Absolute Societal Compliance

I often wondered when I was growing up, 'What would America be like if everyone followed the rules?" OK, so maybe by "when I was growing up" I mean last week, but it's still a valid question.

We are a nation that loves the Gotti's, Capones and Dillingers of the world. We think of Bonnie and Clyde as a sweetly murderous Romeo and Juliet.

In that vein, we had no problems cheating on our taxes -- millions of children 'vanished' overnight when the IRS said social security numbers had to accompany any deductions for our kids -- speeding on our roads -- why ELSE would the speedometer have 140 miles per hour on it? or calling in "sick" to our jobs in myriad creative ways.

Why? The simple answer is because we wouldn't be caught. But, technology is starting to change that. We have 'cameras' that can look through our walls and computer systems owned by utility companies that can tell if we're growing "some hemp for our smoking" simply by our energy consumption.

The latest frenzy is to have cameras follow our cars' movements and have tickets issued based on those pictures.
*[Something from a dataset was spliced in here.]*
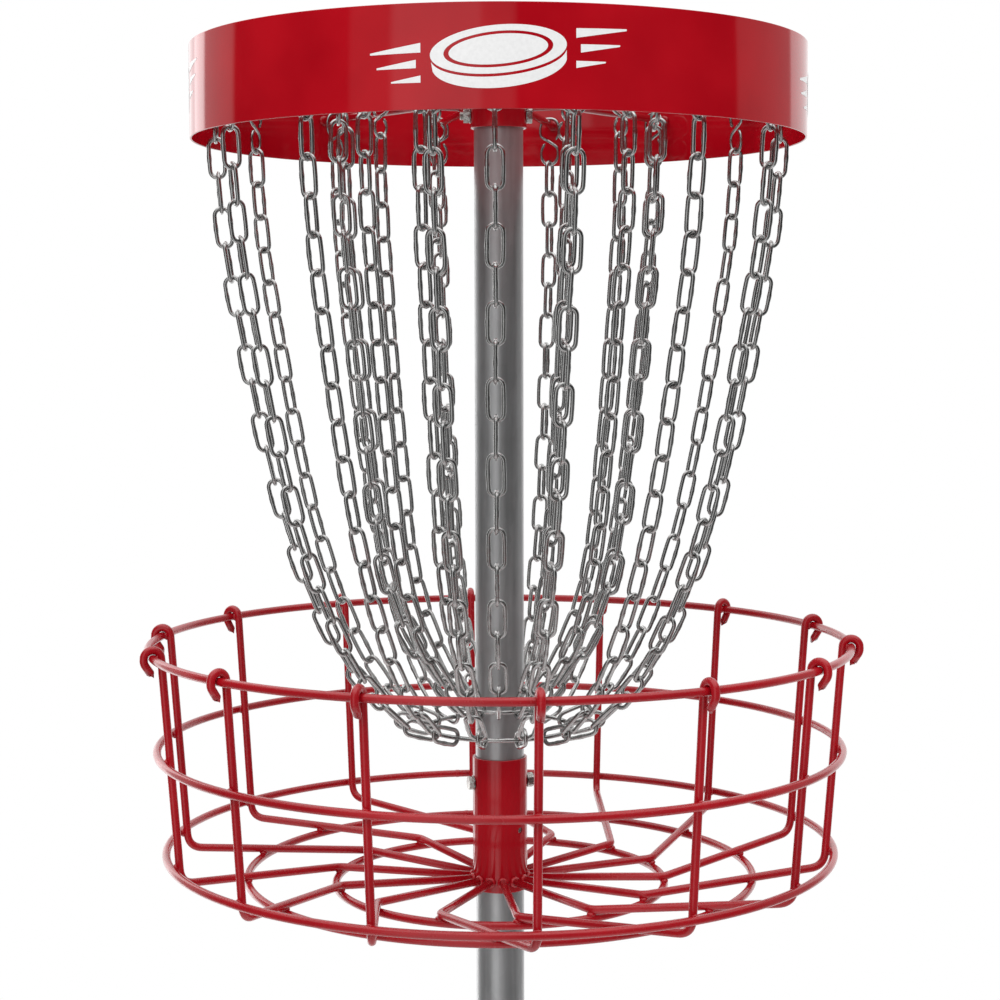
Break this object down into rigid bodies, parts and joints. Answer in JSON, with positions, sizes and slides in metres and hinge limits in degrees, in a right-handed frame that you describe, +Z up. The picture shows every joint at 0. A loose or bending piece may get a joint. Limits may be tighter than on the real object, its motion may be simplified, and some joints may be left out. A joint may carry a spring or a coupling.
{
  "type": "disc golf basket",
  "caption": "Disc golf target: a wire tray on a pole, with two rows of chains hanging from a banded rack down to rings round the pole, standing in a ground sleeve.",
  "frame": {"origin": "on the pole's axis at ground level, where the sleeve goes into the ground", "axes": "+Z up along the pole; -Y is the front, which carries the band's graphic; +X is the padlock tab's side, on the front's right"},
  "size_m": [0.7118, 0.7142, 1.8033],
  "materials": {
    "red_wire": "satin-gloss red powder coat on round steel wire",
    "red_rod": "satin-gloss red powder coat on welded steel rod",
    "red_tube": "glossy red powder coat on steel tube",
    "red_sheet": "glossy red powder coat on rolled steel sheet, with a plain white graphic",
    "galvanised_pole": "galvanised steel tube, mid grey with faint vertical streaks",
    "zinc_chain": "zinc-plated welded link chain, grey with bright edges",
    "zinc_ring": "zinc-plated steel wire ring",
    "zinc_bolt": "bright zinc-plated fasteners",
    "white_print": "flat white printed graphic on the band",
    "ground_steel": "dull hot-dip galvanised steel"
  },
  "bodies": {
    "ground_sleeve": {"ground_sleeve": "ground_steel"},
    "mast": {"lock_collar": "ground_steel", "pole": "galvanised_pole", "top_rack": "red_rod", "top_band": "red_sheet", "rack_bolt": "zinc_bolt", "tray_collar": "red_tube", "tray_bolt": "zinc_bolt", "tray_set_screw": "zinc_bolt", "rim_ring": "red_wire", "middle_ring": "red_wire", "lower_ring": "red_wire", "outer_floor_ring": "red_wire", "inner_floor_ring": "red_wire", "tray_wire_01": "red_wire", "tray_wire_02": "red_wire", "tray_wire_03": "red_wire", "tray_wire_04": "red_wire", "tray_wire_05": "red_wire", "tray_wire_06": "red_wire", "tray_wire_07": "red_wire", "tray_wire_08": "red_wire", "tray_wire_09": "red_wire", "tray_wire_10": "red_wire", "tray_wire_11": "red_wire", "tray_wire_12": "red_wire", "tray_wire_13": "red_wire", "tray_wire_14": "red_wire"},
    "outer_ring": {"outer_chain_ring": "zinc_ring"},
    "inner_ring": {"inner_chain_ring": "zinc_ring"},
    "outer_chain_01": {"outer_chain_01": "zinc_chain"},
    "inner_chain_01": {"inner_chain_01": "zinc_chain"},
    "outer_chain_02": {"outer_chain_02": "zinc_chain"},
    "inner_chain_02": {"inner_chain_02": "zinc_chain"},
    "outer_chain_03": {"outer_chain_03": "zinc_chain"},
    "inner_chain_03": {"inner_chain_03": "zinc_chain"},
    "outer_chain_04": {"outer_chain_04": "zinc_chain"},
    "inner_chain_04": {"inner_chain_04": "zinc_chain"},
    "outer_chain_05": {"outer_chain_05": "zinc_chain"},
    "inner_chain_05": {"inner_chain_05": "zinc_chain"},
    "outer_chain_06": {"outer_chain_06": "zinc_chain"},
    "inner_chain_06": {"inner_chain_06": "zinc_chain"},
    "outer_chain_07": {"outer_chain_07": "zinc_chain"},
    "inner_chain_07": {"inner_chain_07": "zinc_chain"},
    "outer_chain_08": {"outer_chain_08": "zinc_chain"},
    "inner_chain_08": {"inner_chain_08": "zinc_chain"},
    "outer_chain_09": {"outer_chain_09": "zinc_chain"},
    "inner_chain_09": {"inner_chain_09": "zinc_chain"},
    "outer_chain_10": {"outer_chain_10": "zinc_chain"},
    "inner_chain_10": {"inner_chain_10": "zinc_chain"},
    "outer_chain_11": {"outer_chain_11": "zinc_chain"},
    "inner_chain_11": {"inner_chain_11": "zinc_chain"},
    "outer_chain_12": {"outer_chain_12": "zinc_chain"},
    "inner_chain_12": {"inner_chain_12": "zinc_chain"},
    "outer_chain_13": {"outer_chain_13": "zinc_chain"},
    "inner_chain_13": {"inner_chain_13": "zinc_chain"},
    "outer_chain_14": {"outer_chain_14": "zinc_chain"},
    "inner_chain_14": {"inner_chain_14": "zinc_chain"}
  },
  "joints": [
    {"name": "pole_lift", "type": "slide", "parent": "ground_sleeve", "child": "mast", "axis": [0, 0, 1], "range_m": [0, 0.38]},
    {"name": "outer_ring_spin", "type": "hinge", "parent": "mast", "child": "outer_ring", "pos_m": [0, 0, 0.7335], "axis": [0, 0, 1], "continuous": true},
    {"name": "inner_ring_spin", "type": "hinge", "parent": "mast", "child": "inner_ring", "pos_m": [0, 0, 0.755], "axis": [0, 0, 1], "continuous": true},
    {"name": "outer_chain_01_swing", "type": "hinge", "parent": "mast", "child": "outer_chain_01", "pos_m": [0.0173, -0.06989, 0.7335], "axis": [0.0749, -0.3025, 0.9502], "range_deg": [-40, 40]},
    {"name": "inner_chain_01_swing", "type": "hinge", "parent": "mast", "child": "inner_chain_01", "pos_m": [-0.00084, -0.03999, 0.755], "axis": [-0.004, -0.19, 0.9818], "range_deg": [-40, 40]},
    {"name": "outer_chain_02_swing", "type": "hinge", "parent": "mast", "child": "outer_chain_02", "pos_m": [0.04591, -0.05547, 0.7335], "axis": [0.1987, -0.2401, 0.9502], "range_deg": [-40, 40]},
    {"name": "inner_chain_02_swing", "type": "hinge", "parent": "mast", "child": "inner_chain_02", "pos_m": [0.0166, -0.03639, 0.755], "axis": [0.0789, -0.1729, 0.9818], "range_deg": [-40, 40]},
    {"name": "outer_chain_03_swing", "type": "hinge", "parent": "mast", "child": "outer_chain_03", "pos_m": [0.06543, -0.03005, 0.7335], "axis": [0.2832, -0.1301, 0.9502], "range_deg": [-40, 40]},
    {"name": "inner_chain_03_swing", "type": "hinge", "parent": "mast", "child": "inner_chain_03", "pos_m": [0.03074, -0.02559, 0.755], "axis": [0.1461, -0.1216, 0.9818], "range_deg": [-40, 40]},
    {"name": "outer_chain_04_swing", "type": "hinge", "parent": "mast", "child": "outer_chain_04", "pos_m": [0.07199, 0.00131, 0.7335], "axis": [0.3116, 0.0057, 0.9502], "range_deg": [-40, 40]},
    {"name": "inner_chain_04_swing", "type": "hinge", "parent": "mast", "child": "inner_chain_04", "pos_m": [0.0388, -0.00972, 0.755], "axis": [0.1844, -0.0462, 0.9818], "range_deg": [-40, 40]},
    {"name": "outer_chain_05_swing", "type": "hinge", "parent": "mast", "child": "outer_chain_05", "pos_m": [0.06429, 0.03241, 0.7335], "axis": [0.2783, 0.1403, 0.9502], "range_deg": [-40, 40]},
    {"name": "inner_chain_05_swing", "type": "hinge", "parent": "mast", "child": "inner_chain_05", "pos_m": [0.03918, 0.00808, 0.755], "axis": [0.1862, 0.0384, 0.9818], "range_deg": [-40, 40]},
    {"name": "outer_chain_06_swing", "type": "hinge", "parent": "mast", "child": "outer_chain_06", "pos_m": [0.04386, 0.0571, 0.7335], "axis": [0.1899, 0.2472, 0.9502], "range_deg": [-40, 40]},
    {"name": "inner_chain_06_swing", "type": "hinge", "parent": "mast", "child": "inner_chain_06", "pos_m": [0.03179, 0.02428, 0.755], "axis": [0.1511, 0.1154, 0.9818], "range_deg": [-40, 40]},
    {"name": "outer_chain_07_swing", "type": "hinge", "parent": "mast", "child": "outer_chain_07", "pos_m": [0.01474, 0.07047, 0.7335], "axis": [0.0638, 0.3051, 0.9502], "range_deg": [-40, 40]},
    {"name": "inner_chain_07_swing", "type": "hinge", "parent": "mast", "child": "inner_chain_07", "pos_m": [0.01811, 0.03567, 0.755], "axis": [0.086, 0.1695, 0.9818], "range_deg": [-40, 40]},
    {"name": "outer_chain_08_swing", "type": "hinge", "parent": "mast", "child": "outer_chain_08", "pos_m": [-0.0173, 0.06989, 0.7335], "axis": [-0.0749, 0.3025, 0.9502], "range_deg": [-40, 40]},
    {"name": "inner_chain_08_swing", "type": "hinge", "parent": "mast", "child": "inner_chain_08", "pos_m": [0.00084, 0.03999, 0.755], "axis": [0.004, 0.19, 0.9818], "range_deg": [-40, 40]},
    {"name": "outer_chain_09_swing", "type": "hinge", "parent": "mast", "child": "outer_chain_09", "pos_m": [-0.04591, 0.05547, 0.7335], "axis": [-0.1987, 0.2401, 0.9502], "range_deg": [-40, 40]},
    {"name": "inner_chain_09_swing", "type": "hinge", "parent": "mast", "child": "inner_chain_09", "pos_m": [-0.0166, 0.03639, 0.755], "axis": [-0.0789, 0.1729, 0.9818], "range_deg": [-40, 40]},
    {"name": "outer_chain_10_swing", "type": "hinge", "parent": "mast", "child": "outer_chain_10", "pos_m": [-0.06543, 0.03005, 0.7335], "axis": [-0.2832, 0.1301, 0.9502], "range_deg": [-40, 40]},
    {"name": "inner_chain_10_swing", "type": "hinge", "parent": "mast", "child": "inner_chain_10", "pos_m": [-0.03074, 0.02559, 0.755], "axis": [-0.1461, 0.1216, 0.9818], "range_deg": [-40, 40]},
    {"name": "outer_chain_11_swing", "type": "hinge", "parent": "mast", "child": "outer_chain_11", "pos_m": [-0.07199, -0.00131, 0.7335], "axis": [-0.3116, -0.0057, 0.9502], "range_deg": [-40, 40]},
    {"name": "inner_chain_11_swing", "type": "hinge", "parent": "mast", "child": "inner_chain_11", "pos_m": [-0.0388, 0.00972, 0.755], "axis": [-0.1844, 0.0462, 0.9818], "range_deg": [-40, 40]},
    {"name": "outer_chain_12_swing", "type": "hinge", "parent": "mast", "child": "outer_chain_12", "pos_m": [-0.06429, -0.03241, 0.7335], "axis": [-0.2783, -0.1403, 0.9502], "range_deg": [-40, 40]},
    {"name": "inner_chain_12_swing", "type": "hinge", "parent": "mast", "child": "inner_chain_12", "pos_m": [-0.03918, -0.00808, 0.755], "axis": [-0.1862, -0.0384, 0.9818], "range_deg": [-40, 40]},
    {"name": "outer_chain_13_swing", "type": "hinge", "parent": "mast", "child": "outer_chain_13", "pos_m": [-0.04386, -0.0571, 0.7335], "axis": [-0.1899, -0.2472, 0.9502], "range_deg": [-40, 40]},
    {"name": "inner_chain_13_swing", "type": "hinge", "parent": "mast", "child": "inner_chain_13", "pos_m": [-0.03179, -0.02428, 0.755], "axis": [-0.1511, -0.1154, 0.9818], "range_deg": [-40, 40]},
    {"name": "outer_chain_14_swing", "type": "hinge", "parent": "mast", "child": "outer_chain_14", "pos_m": [-0.01474, -0.07047, 0.7335], "axis": [-0.0638, -0.3051, 0.9502], "range_deg": [-40, 40]},
    {"name": "inner_chain_14_swing", "type": "hinge", "parent": "mast", "child": "inner_chain_14", "pos_m": [-0.01811, -0.03567, 0.755], "axis": [-0.086, -0.1695, 0.9818], "range_deg": [-40, 40]}
  ]
}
I coined a phrase -- ASC, or Absolute Societal Compliance, to understand these things better. I mean, there have always been ways to keep tabs on the citizenry -- especially when our population was much smaller. What I'm feeling is a growing pathological insistence that no one get away with anything.

Forget the technology for a second; on a very real social level, we have empowered our governors to demand absolute compliance from all. What I fear is being lost in this mad scramble to ASC is that compliance demands norms. And, who sets those norms?

I'm not allowed to speed, or operate a vehicle without a safety belt or smoke weed or drink and drive or declare more than a 50% deduction on my expenses for my home office... OK. But, we are also encroaching on a mindset that says one can't end one's life, no matter what the circumstances and one can't criticize government.

This amazes me because I was brought up in America where, when you were speeding down the highway, you threw your trash out the window and smoked and drank at 75 miles per hour. Call it an evolution from that point, call it positive, but call it a day -- soon. I don't want to impart my mores onto anyone who doesn't want them. I'm fine that there are people who hate me because they are hate-filled bastards; I feel bad for those who feel their biggest aim in life is to control their fellow humans. But, I don't want to wrest the controls from them. What I'd like to do is use our 'bad boy' and 'bad girl' genius to make this hugely messy, imperfect American experiment continue on its merry way. Collectively, individually and everything in between. A healthy relationship, like a healthy government, adapts to its times without (in my opinion) resorting to nuclear options at the drop of a hat. Your kid sneaks off once -- you don't get to lock them in a cage. You don't.

If I have to say "Yea" to societal compliance, let's make it the big things: don't kill people; take care of our least fortunate when you can; try not to be a complete ass and understand that cooperation is what makes a society work.

That said: no photographs (of me running a red light) please!

link | posted by Jae at 5:40 PM |


Blogger Olive commented at 11:43 AM~  

As long as we’re sharing ‘what if’ fantasies…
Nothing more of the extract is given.